A group of Korean researchers have developed a new technique for producing metal foams with highly ordered, sub-micrometre-scale pores.

Nanoporous foams have been a buzz word in materials research over the last decade, but much of the work has focused on organic or inorganic materials. Until recently, producing metallic foams with reliable pore size remained elusive. With their high surface area, such foams have been proposed for use in a range of applications, from sensors to high-efficiency heat-exchangers.

AFM images of (a) the top morphology of the nanoporous Cu foam taken at a low magnification and (b) the smooth surface of a zoomed-in Cu strut with an average surface roughness (Ra) ~13 nm.
AFM images of (a) the top morphology of the nanoporous Cu foam taken at a low magnification and (b) the smooth surface of a zoomed-in Cu strut with an average surface roughness (Ra) ~13 nm.

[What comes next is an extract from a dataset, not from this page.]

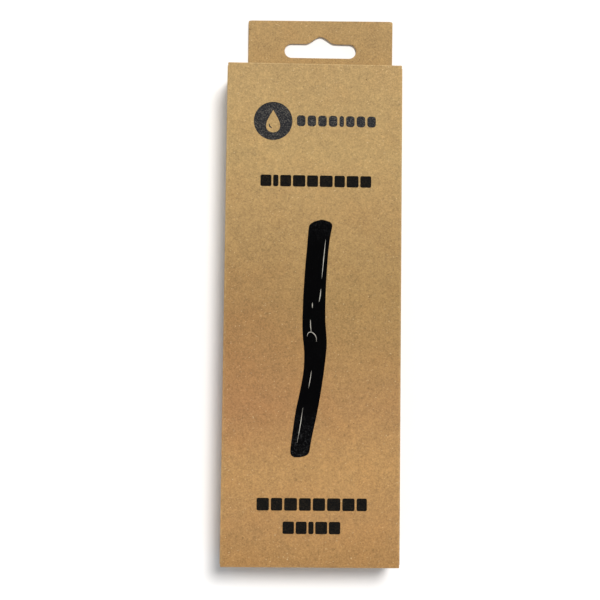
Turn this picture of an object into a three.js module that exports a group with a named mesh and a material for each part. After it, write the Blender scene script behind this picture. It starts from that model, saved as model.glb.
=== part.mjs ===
// A stick of water-filter charcoal in its folding carton of brown kraft board, with a hang tab.
// The carton lies on its back: X runs across it, Y along it towards the hang tab, Z up out of its front.
// The origin is under the middle of the whole length, on the surface that the carton lies on.
// The carton is one creased sheet of board. Each panel between two creases is a mesh of its own.

import * as THREE from "three";

// Driving dimensions, in millimetres.
const CARTON_WIDTH = 76;
const CARTON_DEPTH = 25;
const CARTON_LENGTH = 216;
const BOARD = 0.5;
const CREASE_GAP = 0.3;

const HEADER_WIDTH = 65;
const HEADER_LENGTH = 26;
const HEADER_SHIFT = 2.4;
const HEADER_CORNER_RADIUS = 0.8;

const SLOT_WIDTH = 32;
const SLOT_WING_HEIGHT = 6.6;
const SLOT_HEIGHT = 10;
const SLOT_HUMP_RADIUS = 6.8;
const SLOT_BELOW_TAB_END = 7;

const TONGUE_LENGTH = 14.5;
const TONGUE_SIDE_CLEARANCE = 2;
const TONGUE_CORNER_RADIUS = 9;

const DUST_FLAP_REACH = 22;
const DUST_FLAP_TAPER = 0.5;
const DUST_FLAP_CORNER_RADIUS = 3;

const GLUE_FLAP_WIDTH = 14;
const GLUE_FLAP_LENGTH = 208;
const GLUE_FLAP_END_SLANT = 6;
const GLUE_FILM = 0.2;
const GLUE_LINE_WIDTH = 8;
const GLUE_LINE_LENGTH = 190;

const STICK_LENGTH = 112;
const STICK_RADIUS = 7.2;
const STICK_SWAY = 3.2;
const STICK_END_CLEARANCE = 0.8;
const STICK_FLOOR_CLEARANCE = 1.7;
const STICK_SIDES = 18;
const STICK_STATIONS = 30;

// Worked out from them.
const TOP_Y = (CARTON_LENGTH - HEADER_LENGTH) / 2;
const BOTTOM_Y = TOP_Y - CARTON_LENGTH;
const BODY_MIDDLE_Y = (TOP_Y + BOTTOM_Y) / 2;
const TAB_END_Y = TOP_Y + HEADER_LENGTH;
const CREASE_STEP = BOARD + CREASE_GAP;
const PANEL_BOTTOM_Z = CREASE_STEP;
const PANEL_TOP_Z = CARTON_DEPTH - CREASE_STEP;
const END_PLATE_BOTTOM_Z = 2 * CREASE_STEP;
const CURVE_STEPS = 8;

const kraft = (tint) => new THREE.MeshStandardMaterial({ color: tint, roughness: 0.85, metalness: 0 });

function mesh(name, geometry, material) {
  const made = new THREE.Mesh(geometry, material);
  made.name = name;
  return made;
}

// An outline cut from board, lying flat: the outline's own axes are X and Y, and the thickness is +Z.
function cutBoard(outline, thickness) {
  return new THREE.ExtrudeGeometry(outline, {
    depth: thickness,
    bevelEnabled: false,
    curveSegments: CURVE_STEPS,
  });
}

// The same, stood up so that the outline's Y becomes Z and the thickness runs from Y = -thickness to 0.
function cutBoardUpright(outline, thickness) {
  return cutBoard(outline, thickness).rotateX(Math.PI / 2);
}

// The hole that a peg hook takes: a slot with round ends and a round hump that centres the hook.
function euroSlot(centreX, bottomY) {
  const endRadius = SLOT_WING_HEIGHT / 2;
  const endOffset = SLOT_WIDTH / 2 - endRadius;
  const humpCentreY = bottomY + SLOT_HEIGHT - SLOT_HUMP_RADIUS;
  const wingTopY = bottomY + SLOT_WING_HEIGHT;
  const shoulder = Math.asin((wingTopY - humpCentreY) / SLOT_HUMP_RADIUS);
  const slot = new THREE.Path();
  slot.moveTo(centreX - endOffset, bottomY);
  slot.lineTo(centreX + endOffset, bottomY);
  slot.absarc(centreX + endOffset, bottomY + endRadius, endRadius, -Math.PI / 2, Math.PI / 2, false);
  slot.absarc(centreX, humpCentreY, SLOT_HUMP_RADIUS, shoulder, Math.PI - shoulder, false);
  slot.absarc(centreX - endOffset, bottomY + endRadius, endRadius, Math.PI / 2, (3 * Math.PI) / 2, false);
  return slot;
}

// The single-ply tab beyond the back panel's top edge, level with that panel.
function hangHeader() {
  const left = HEADER_SHIFT - HEADER_WIDTH / 2;
  const right = HEADER_SHIFT + HEADER_WIDTH / 2;
  const near = TOP_Y + CREASE_GAP;
  const corner = HEADER_CORNER_RADIUS;
  const outline = new THREE.Shape();
  outline.moveTo(left, near);
  outline.lineTo(right, near);
  outline.absarc(right - corner, TAB_END_Y - corner, corner, 0, Math.PI / 2, false);
  outline.absarc(left + corner, TAB_END_Y - corner, corner, Math.PI / 2, Math.PI, false);
  outline.holes.push(euroSlot(HEADER_SHIFT, TAB_END_Y - SLOT_BELOW_TAB_END - SLOT_HEIGHT));
  return mesh("hang_header", cutBoard(outline, BOARD), kraft(0xbc9a68));
}

// Front and back panels are full size. The side panels stand between them and stop short of the end flaps.
function tubePanels() {
  const group = new THREE.Group();
  group.position.y = BODY_MIDDLE_Y;

  const front = mesh("front_panel", new THREE.BoxGeometry(CARTON_WIDTH, CARTON_LENGTH, BOARD), kraft(0xbe9c6a));
  front.position.z = CARTON_DEPTH - BOARD / 2;
  const back = mesh("back_panel", new THREE.BoxGeometry(CARTON_WIDTH, CARTON_LENGTH, BOARD), kraft(0xb89464));
  back.position.z = BOARD / 2;
  group.add(front, back);

  const sideLength = CARTON_LENGTH - 4 * CREASE_STEP;
  const sideHeight = PANEL_TOP_Z - PANEL_BOTTOM_Z;
  for (const [side, name] of [[-1, "left_side_panel"], [1, "right_side_panel"]]) {
    const panel = mesh(name, new THREE.BoxGeometry(BOARD, sideLength, sideHeight), kraft(0xb39060));
    panel.position.set((side * (CARTON_WIDTH - BOARD)) / 2, 0, CARTON_DEPTH / 2);
    group.add(panel);
  }
  return group;
}

// The lap that closes the tube stands inside the right side panel, with a film of glue between the two.
function gluedSeam() {
  const group = new THREE.Group();
  group.position.y = BODY_MIDDLE_Y;
  const panelInnerX = CARTON_WIDTH / 2 - BOARD;
  const half = GLUE_FLAP_LENGTH / 2;
  const outline = new THREE.Shape();
  outline.moveTo(0, -half);
  outline.lineTo(0, half);
  outline.lineTo(-GLUE_FLAP_WIDTH, half - GLUE_FLAP_END_SLANT);
  outline.lineTo(-GLUE_FLAP_WIDTH, GLUE_FLAP_END_SLANT - half);
  const flap = mesh("glue_flap", cutBoard(outline, BOARD).rotateY(Math.PI / 2), kraft(0xb08c5c));
  flap.position.set(panelInnerX - CREASE_GAP - BOARD, 0, PANEL_BOTTOM_Z);

  const glue = new THREE.MeshStandardMaterial({ color: 0xd8cfae, roughness: 0.4, metalness: 0 });
  const film = mesh("glue_line", new THREE.BoxGeometry(GLUE_FILM, GLUE_LINE_LENGTH, GLUE_LINE_WIDTH), glue);
  film.position.set(panelInnerX - CREASE_GAP / 2, 0, PANEL_BOTTOM_Z + GLUE_FLAP_WIDTH / 2);
  group.add(flap, film);
  return group;
}

// A dust flap: square against the back panel, tapered towards the front so that it opens with the lid.
function dustFlapOutline(side) {
  const hingeX = (side * CARTON_WIDTH) / 2;
  const at = (reach) => hingeX - side * reach;
  const tipTopZ = PANEL_TOP_Z - DUST_FLAP_TAPER * DUST_FLAP_REACH;
  const round = DUST_FLAP_CORNER_RADIUS;
  const outline = new THREE.Shape();
  outline.moveTo(at(0), END_PLATE_BOTTOM_Z);
  outline.lineTo(at(DUST_FLAP_REACH - round), END_PLATE_BOTTOM_Z);
  outline.quadraticCurveTo(at(DUST_FLAP_REACH), END_PLATE_BOTTOM_Z, at(DUST_FLAP_REACH), END_PLATE_BOTTOM_Z + round);
  outline.lineTo(at(DUST_FLAP_REACH), tipTopZ - round);
  outline.quadraticCurveTo(
    at(DUST_FLAP_REACH),
    tipTopZ,
    at(DUST_FLAP_REACH - round),
    tipTopZ + DUST_FLAP_TAPER * round,
  );
  outline.lineTo(at(0), PANEL_TOP_Z);
  return outline;
}

// The tuck tongue, with its two free corners rounded. It lies inside the carton, along the back panel.
function tongueOutline() {
  const half = CARTON_WIDTH / 2 - TONGUE_SIDE_CLEARANCE;
  const round = TONGUE_CORNER_RADIUS;
  const outline = new THREE.Shape();
  outline.moveTo(half, 0);
  outline.lineTo(-half, 0);
  outline.absarc(round - half, round - TONGUE_LENGTH, round, Math.PI, (3 * Math.PI) / 2, false);
  outline.absarc(half - round, round - TONGUE_LENGTH, round, -Math.PI / 2, 0, false);
  return outline;
}

// One tuck end, built with its outer face at Y = 0 and the carton on the -Y side: lid, tongue, two dust flaps.
function tuckEnd(end, nameAtMinusX, nameAtPlusX) {
  const group = new THREE.Group();
  const lidHeight = PANEL_TOP_Z - END_PLATE_BOTTOM_Z;
  const lid = mesh(
    `${end}_lid`,
    new THREE.BoxGeometry(CARTON_WIDTH - 2 * BOARD, BOARD, lidHeight),
    kraft(0xb69363),
  );
  lid.position.set(0, -BOARD / 2, END_PLATE_BOTTOM_Z + lidHeight / 2);
  const tongue = mesh(`${end}_lid_tongue`, cutBoard(tongueOutline(), BOARD), kraft(0xad8a5b));
  tongue.position.z = PANEL_BOTTOM_Z;
  group.add(lid, tongue);

  for (const [side, name] of [[-1, nameAtMinusX], [1, nameAtPlusX]]) {
    const geometry = cutBoardUpright(dustFlapOutline(side), BOARD);
    const flap = mesh(`${end}_dust_flap_${name}`, geometry, kraft(0xb08d5e));
    flap.position.y = -CREASE_STEP;
    group.add(flap);
  }
  return group;
}

// The stick's middle line swings gently from side to side, with a sharper kink at its knot.
function stickCentreX(along) {
  const kink = Math.exp(-(((along - 0.5) / 0.09) ** 2));
  return STICK_SWAY * Math.cos(Math.PI * along * 1.15) * (0.6 + 0.4 * along) + 0.9 * kink;
}

// The stick's radius: thicker at the knot, a little thinner at the head, rounded off at both ends, not quite round.
function stickRadius(along, turn) {
  const knot = 0.07 * Math.exp(-(((along - 0.5) / 0.06) ** 2));
  const swell = 0.05 * Math.sin(Math.PI * (2.3 * along + 0.2));
  const out = Math.min(along, 1 - along) * STICK_LENGTH;
  const worn = 0.14 * Math.exp(-out / 1.1);
  const oval = 0.045 * Math.cos(2 * turn + 3 * along) + 0.02 * Math.cos(5 * turn - 4 * along);
  return STICK_RADIUS * (1 + knot + swell + oval - worn);
}

// A cylinder along Y whose rings are moved onto the middle line and scaled to the radius above.
function charcoalStick() {
  const geometry = new THREE.CylinderGeometry(1, 1, 1, STICK_SIDES, STICK_STATIONS);
  const position = geometry.getAttribute("position");
  const point = new THREE.Vector3();
  let lowest = Infinity;
  for (let i = 0; i < position.count; i += 1) {
    point.fromBufferAttribute(position, i);
    const even = point.y + 0.5;
    const along = even - Math.sin(2 * Math.PI * even) / (2.6 * Math.PI);
    const radius = stickRadius(along, Math.atan2(point.z, point.x));
    const slant = 1.2 * point.x * (along < 0.5 ? -1 : 1) * Math.abs(2 * along - 1) ** 8;
    point.set(stickCentreX(along) + radius * point.x, along * STICK_LENGTH + slant, radius * point.z);
    position.setXYZ(i, point.x, point.y, point.z);
    lowest = Math.min(lowest, point.z);
  }
  geometry.computeVertexNormals();
  geometry.computeBoundingBox();
  const charcoal = new THREE.MeshStandardMaterial({ color: 0x1d1c1b, roughness: 0.55, metalness: 0.1 });
  const stick = mesh("charcoal_stick", geometry, charcoal);
  const innerEndY = BOTTOM_Y + 2 * BOARD + CREASE_GAP;
  stick.position.set(0, innerEndY + STICK_END_CLEARANCE - geometry.boundingBox.min.y, STICK_FLOOR_CLEARANCE - lowest);
  return stick;
}

const carton = new THREE.Group();
const topEnd = tuckEnd("top", "left", "right");
topEnd.position.y = TOP_Y;
const bottomEnd = tuckEnd("bottom", "right", "left");
bottomEnd.position.y = BOTTOM_Y;
bottomEnd.rotation.z = Math.PI;
carton.add(tubePanels(), gluedSeam(), hangHeader(), topEnd, bottomEnd, charcoalStick());

export default carton;
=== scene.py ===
"""A stick of charcoal in its hanging carton of kraft board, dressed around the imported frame.

Lengths are in millimetres, and meshes are scaled to metres as they are made. X runs across the
carton, Y from its bottom end towards its hang tab, and Z up from the surface that it lies on.
"""

from __future__ import annotations

import logging
import math
from collections.abc import Mapping, Sequence
from dataclasses import dataclass, field
from enum import Enum

import bpy
import numpy as np
from mathutils import Matrix


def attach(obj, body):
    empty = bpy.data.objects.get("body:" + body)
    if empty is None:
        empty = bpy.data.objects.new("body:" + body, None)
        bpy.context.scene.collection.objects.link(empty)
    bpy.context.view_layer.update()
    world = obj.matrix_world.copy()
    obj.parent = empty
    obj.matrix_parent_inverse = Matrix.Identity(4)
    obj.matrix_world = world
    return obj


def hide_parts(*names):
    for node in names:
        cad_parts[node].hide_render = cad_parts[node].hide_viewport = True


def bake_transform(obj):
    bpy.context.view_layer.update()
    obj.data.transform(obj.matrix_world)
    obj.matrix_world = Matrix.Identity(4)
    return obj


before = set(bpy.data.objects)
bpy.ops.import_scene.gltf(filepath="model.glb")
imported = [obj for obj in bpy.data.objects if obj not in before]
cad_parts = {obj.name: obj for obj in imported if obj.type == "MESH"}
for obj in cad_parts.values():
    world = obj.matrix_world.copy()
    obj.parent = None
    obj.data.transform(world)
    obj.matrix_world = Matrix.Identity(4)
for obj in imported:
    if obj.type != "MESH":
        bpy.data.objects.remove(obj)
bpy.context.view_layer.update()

LOG = logging.getLogger("carton")
MM = 0.001
Array = np.ndarray
Material = bpy.types.Material
Socket = bpy.types.NodeSocket
Colour = tuple[float, float, float]
Point2 = tuple[float, float]
Point3 = tuple[float, float, float]


# --------------------------------------------------------------------------- meshes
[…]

In a recent issue of Materials Letters, a Korean research group presented a new technique for producing copper and nickel foams that display sub-micrometre-scale, highly-ordered pores. They believe that these foams could be promising electrode materials for energy storage systems, such as the next generation of batteries.

To produce these foams, the team developed a modified electroless plating technique, based on a proximity-field nanopatterned (PnP) polymer template. The polymer template was produced in-house, and activated so that it became catalytic. The template was then plated with either nickel of copper (to a thickness of 45 – 51 nm), resulting in foams with uniform pore size or up to 330 nm in diameter.

The researchers, who published the work in Materials Letters [doi:10.1016/j.matlet.2014.05.043], believe that their technique offers a number of advantages over conventional techniques – by using the polymer template, it can produce highly ordered submicron pores in both Ni and Cu foams, and the resulting foams can be several tens of microns in thickness. The use of electroless plating also has the added benefit of preventing corrosion of the metal in the foam.  

Mechanical strength is also a key consideration for all battery materials, and so the strut structure of the Cu and Ni foams was also analysed, and was found to outperform other types of metallic foams fabricated by the conventional de-alloying process.

The structural and mechanical properties of the metal foams render them suitable for practical applications, such as for use as electrodes in batteries, dye-sensitised solar cells, or fuel cells.